Levelling provides a concrete way to discuss readiness, development, and next steps by anchoring discussions in observable differences in work. This shifts conversations away from vague notions of seniority towards clearer, more objective criteria.

The result is greater consistency and fewer misunderstandings.

7. It supports alignment during mergers and change

Periods of change put levelling under the most pressure, particularly during mergers, acquisitions or major restructures.

When two organisations come together, roles rarely line up neatly. Titles can look similar while the scope of work differs significantly, or the same level can carry very different expectations. Without a clear levelling framework, alignment becomes subjective, slow and contentious.

A strong levelling framework provides a neutral reference point for comparing roles based on the work itself.
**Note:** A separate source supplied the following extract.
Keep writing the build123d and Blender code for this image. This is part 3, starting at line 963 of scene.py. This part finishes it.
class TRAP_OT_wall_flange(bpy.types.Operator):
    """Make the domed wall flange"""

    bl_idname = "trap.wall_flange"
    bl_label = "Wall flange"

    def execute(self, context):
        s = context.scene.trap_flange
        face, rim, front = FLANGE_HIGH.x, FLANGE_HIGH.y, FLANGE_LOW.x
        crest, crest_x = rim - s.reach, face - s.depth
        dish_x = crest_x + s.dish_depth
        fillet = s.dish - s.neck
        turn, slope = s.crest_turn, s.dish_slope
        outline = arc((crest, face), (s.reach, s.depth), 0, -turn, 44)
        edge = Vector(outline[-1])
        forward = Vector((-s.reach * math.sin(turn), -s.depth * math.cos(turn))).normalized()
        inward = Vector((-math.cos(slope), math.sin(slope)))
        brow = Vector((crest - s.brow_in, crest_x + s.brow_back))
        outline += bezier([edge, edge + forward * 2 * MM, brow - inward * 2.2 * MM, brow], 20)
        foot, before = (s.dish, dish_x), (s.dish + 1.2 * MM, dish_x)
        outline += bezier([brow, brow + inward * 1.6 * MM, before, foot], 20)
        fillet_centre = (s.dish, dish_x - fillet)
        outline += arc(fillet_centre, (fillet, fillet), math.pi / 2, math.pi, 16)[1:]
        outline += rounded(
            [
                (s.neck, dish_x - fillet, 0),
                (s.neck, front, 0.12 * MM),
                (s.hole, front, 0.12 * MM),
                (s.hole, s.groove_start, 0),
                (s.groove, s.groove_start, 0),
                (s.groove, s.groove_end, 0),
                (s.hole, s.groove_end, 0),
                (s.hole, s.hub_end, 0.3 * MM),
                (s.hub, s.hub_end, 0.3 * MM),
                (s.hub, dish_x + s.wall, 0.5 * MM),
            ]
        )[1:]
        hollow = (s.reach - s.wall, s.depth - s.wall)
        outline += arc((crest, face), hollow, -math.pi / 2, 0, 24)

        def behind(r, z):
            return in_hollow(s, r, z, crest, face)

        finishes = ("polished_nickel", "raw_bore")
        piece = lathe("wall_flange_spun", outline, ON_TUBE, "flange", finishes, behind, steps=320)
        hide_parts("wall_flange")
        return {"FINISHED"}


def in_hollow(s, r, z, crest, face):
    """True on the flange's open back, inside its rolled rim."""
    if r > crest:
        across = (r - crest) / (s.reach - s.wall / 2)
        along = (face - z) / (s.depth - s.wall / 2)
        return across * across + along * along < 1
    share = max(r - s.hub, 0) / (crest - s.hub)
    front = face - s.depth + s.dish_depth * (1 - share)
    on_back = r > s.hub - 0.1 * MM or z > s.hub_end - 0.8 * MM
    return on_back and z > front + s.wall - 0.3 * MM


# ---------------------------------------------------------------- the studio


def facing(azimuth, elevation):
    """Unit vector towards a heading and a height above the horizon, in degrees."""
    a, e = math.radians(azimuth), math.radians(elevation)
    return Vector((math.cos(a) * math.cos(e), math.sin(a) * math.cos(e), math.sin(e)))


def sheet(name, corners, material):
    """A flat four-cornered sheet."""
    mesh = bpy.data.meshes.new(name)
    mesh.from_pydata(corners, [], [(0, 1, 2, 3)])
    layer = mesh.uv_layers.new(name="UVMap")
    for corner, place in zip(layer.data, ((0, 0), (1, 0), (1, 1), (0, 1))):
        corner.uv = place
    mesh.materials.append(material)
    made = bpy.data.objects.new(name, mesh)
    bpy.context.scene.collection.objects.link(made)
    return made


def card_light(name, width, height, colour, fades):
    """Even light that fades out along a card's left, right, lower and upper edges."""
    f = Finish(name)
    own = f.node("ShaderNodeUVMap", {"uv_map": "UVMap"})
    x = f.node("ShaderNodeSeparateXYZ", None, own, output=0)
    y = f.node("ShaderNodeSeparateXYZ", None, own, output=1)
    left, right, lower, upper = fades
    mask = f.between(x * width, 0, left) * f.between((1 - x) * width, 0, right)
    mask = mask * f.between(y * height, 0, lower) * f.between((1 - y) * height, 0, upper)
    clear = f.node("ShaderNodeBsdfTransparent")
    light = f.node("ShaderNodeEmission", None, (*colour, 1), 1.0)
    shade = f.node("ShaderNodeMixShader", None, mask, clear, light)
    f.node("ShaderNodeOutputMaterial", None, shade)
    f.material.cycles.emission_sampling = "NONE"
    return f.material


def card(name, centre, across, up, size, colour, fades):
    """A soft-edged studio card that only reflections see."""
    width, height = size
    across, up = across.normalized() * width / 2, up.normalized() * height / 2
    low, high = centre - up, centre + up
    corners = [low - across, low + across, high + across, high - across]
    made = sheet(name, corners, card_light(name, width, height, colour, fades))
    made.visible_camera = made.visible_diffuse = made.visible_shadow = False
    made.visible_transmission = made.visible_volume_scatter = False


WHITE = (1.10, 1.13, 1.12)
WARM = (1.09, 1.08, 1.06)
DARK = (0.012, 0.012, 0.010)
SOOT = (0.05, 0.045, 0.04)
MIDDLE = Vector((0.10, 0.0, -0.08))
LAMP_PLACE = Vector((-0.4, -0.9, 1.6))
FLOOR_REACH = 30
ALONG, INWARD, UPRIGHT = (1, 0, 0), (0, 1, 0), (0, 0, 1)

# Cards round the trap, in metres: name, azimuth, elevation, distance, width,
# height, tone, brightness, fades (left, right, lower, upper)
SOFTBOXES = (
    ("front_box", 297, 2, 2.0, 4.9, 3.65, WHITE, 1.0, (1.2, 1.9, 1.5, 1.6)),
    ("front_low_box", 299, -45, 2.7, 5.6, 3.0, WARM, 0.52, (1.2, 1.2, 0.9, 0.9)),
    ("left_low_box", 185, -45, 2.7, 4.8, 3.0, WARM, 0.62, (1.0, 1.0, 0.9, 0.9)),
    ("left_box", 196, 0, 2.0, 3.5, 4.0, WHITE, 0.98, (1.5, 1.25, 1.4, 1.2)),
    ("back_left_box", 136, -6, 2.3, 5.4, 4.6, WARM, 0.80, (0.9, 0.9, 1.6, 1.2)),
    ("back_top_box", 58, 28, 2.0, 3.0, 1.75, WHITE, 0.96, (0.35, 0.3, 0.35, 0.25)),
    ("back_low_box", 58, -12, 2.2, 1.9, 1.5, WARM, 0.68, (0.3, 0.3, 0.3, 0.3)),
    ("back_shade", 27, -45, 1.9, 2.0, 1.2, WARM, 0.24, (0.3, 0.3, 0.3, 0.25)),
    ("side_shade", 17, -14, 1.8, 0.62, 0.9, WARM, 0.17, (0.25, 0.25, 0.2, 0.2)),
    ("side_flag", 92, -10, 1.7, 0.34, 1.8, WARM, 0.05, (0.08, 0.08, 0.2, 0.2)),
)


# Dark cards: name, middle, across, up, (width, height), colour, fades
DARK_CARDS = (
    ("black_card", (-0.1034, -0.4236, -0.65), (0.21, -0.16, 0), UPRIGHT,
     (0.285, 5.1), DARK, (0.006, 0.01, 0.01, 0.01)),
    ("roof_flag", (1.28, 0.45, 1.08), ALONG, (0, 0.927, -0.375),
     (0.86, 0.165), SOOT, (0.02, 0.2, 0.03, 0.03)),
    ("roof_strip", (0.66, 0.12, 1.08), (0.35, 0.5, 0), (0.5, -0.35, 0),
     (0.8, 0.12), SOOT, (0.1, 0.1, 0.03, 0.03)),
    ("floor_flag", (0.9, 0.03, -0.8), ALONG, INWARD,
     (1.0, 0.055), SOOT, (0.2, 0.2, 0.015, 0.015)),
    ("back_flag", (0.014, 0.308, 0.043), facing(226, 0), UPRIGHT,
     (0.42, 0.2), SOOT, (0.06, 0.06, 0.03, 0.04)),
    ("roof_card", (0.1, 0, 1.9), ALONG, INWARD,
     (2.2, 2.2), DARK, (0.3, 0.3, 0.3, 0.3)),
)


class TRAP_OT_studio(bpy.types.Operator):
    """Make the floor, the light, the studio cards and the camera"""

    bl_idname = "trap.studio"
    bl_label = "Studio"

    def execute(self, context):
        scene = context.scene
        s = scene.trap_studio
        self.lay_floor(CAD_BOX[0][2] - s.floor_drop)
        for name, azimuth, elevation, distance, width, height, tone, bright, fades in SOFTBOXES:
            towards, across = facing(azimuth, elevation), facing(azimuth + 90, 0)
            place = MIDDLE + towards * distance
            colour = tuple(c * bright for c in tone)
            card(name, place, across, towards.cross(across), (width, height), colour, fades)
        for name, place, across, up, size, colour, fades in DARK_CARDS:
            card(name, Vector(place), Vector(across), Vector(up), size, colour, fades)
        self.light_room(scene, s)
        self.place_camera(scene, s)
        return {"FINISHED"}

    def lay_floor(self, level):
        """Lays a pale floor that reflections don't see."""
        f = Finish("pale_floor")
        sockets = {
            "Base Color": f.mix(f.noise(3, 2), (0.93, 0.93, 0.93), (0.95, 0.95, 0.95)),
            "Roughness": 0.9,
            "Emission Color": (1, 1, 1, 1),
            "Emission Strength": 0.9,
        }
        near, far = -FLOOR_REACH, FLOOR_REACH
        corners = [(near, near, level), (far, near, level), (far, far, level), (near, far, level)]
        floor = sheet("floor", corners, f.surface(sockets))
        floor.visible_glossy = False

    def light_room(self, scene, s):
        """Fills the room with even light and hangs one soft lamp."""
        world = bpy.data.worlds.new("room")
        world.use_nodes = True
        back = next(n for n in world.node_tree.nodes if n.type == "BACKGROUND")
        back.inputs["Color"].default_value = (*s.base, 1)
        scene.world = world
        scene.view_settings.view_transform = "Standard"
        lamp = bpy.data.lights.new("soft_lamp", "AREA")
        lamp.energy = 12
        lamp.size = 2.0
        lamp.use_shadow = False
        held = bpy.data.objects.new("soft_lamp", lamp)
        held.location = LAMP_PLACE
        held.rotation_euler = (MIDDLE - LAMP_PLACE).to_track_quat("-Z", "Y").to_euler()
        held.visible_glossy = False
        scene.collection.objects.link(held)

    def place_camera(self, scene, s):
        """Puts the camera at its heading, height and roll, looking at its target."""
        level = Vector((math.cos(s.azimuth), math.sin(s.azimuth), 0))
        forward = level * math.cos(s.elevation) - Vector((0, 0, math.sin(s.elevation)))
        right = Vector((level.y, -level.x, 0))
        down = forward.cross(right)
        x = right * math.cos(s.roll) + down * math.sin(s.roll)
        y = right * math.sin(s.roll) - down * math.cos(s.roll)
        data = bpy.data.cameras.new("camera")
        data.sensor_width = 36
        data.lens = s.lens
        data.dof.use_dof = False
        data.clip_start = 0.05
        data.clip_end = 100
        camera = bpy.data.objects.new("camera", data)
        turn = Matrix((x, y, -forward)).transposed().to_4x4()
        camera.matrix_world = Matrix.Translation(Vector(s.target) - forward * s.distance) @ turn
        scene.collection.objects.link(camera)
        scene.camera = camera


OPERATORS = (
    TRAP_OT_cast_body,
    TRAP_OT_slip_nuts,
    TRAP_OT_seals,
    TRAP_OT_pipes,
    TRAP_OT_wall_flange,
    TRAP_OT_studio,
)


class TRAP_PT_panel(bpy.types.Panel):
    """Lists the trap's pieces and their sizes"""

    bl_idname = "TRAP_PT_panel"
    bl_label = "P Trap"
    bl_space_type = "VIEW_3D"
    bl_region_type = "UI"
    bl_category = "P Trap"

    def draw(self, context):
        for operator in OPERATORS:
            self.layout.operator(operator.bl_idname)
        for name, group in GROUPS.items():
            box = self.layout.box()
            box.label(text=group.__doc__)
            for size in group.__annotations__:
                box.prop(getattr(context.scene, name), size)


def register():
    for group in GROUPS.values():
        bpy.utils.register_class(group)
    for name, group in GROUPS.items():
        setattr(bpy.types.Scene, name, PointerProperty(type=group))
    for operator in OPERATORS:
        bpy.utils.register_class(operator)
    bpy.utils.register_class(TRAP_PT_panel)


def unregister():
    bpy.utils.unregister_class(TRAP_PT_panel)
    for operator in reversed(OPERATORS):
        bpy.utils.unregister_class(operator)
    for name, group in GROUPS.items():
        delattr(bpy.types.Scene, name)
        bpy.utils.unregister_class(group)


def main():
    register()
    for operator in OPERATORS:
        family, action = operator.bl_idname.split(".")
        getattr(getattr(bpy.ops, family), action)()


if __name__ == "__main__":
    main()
It allows organisations to align roles across structures in a transparent and defensible way, reducing uncertainty for employees and enabling faster, fairer integration.

8. It builds trust in decisions

Ultimately, levelling shapes how fair and transparent decisions feel.

When people understand how work is evaluated and how roles relate to one another, outcomes are easier to accept, even when they are not what someone hoped for. When levelling is opaque or inconsistent, trust erodes quickly.

Strong levelling supports confidence that decisions are grounded in a clear and coherent framework.

Job levelling as infrastructure, not admin

A levelling framework works best when it is treated as foundational infrastructure rather than a one-off exercise.

It underpins job architecture, skills frameworks, internal movement and pay decisions. When it is clear, consistent and grounded in real work, it enables progress across the organisation. When it is not, everything built on top of it has to work harder.

At RoleMapper, we see how often levelling is either over-engineered or under-explained, and how rarely it is designed with day-to-day use in mind. This is why we are spending time working closely with organisations to understand what levelling needs to deliver in practice, not just in theory.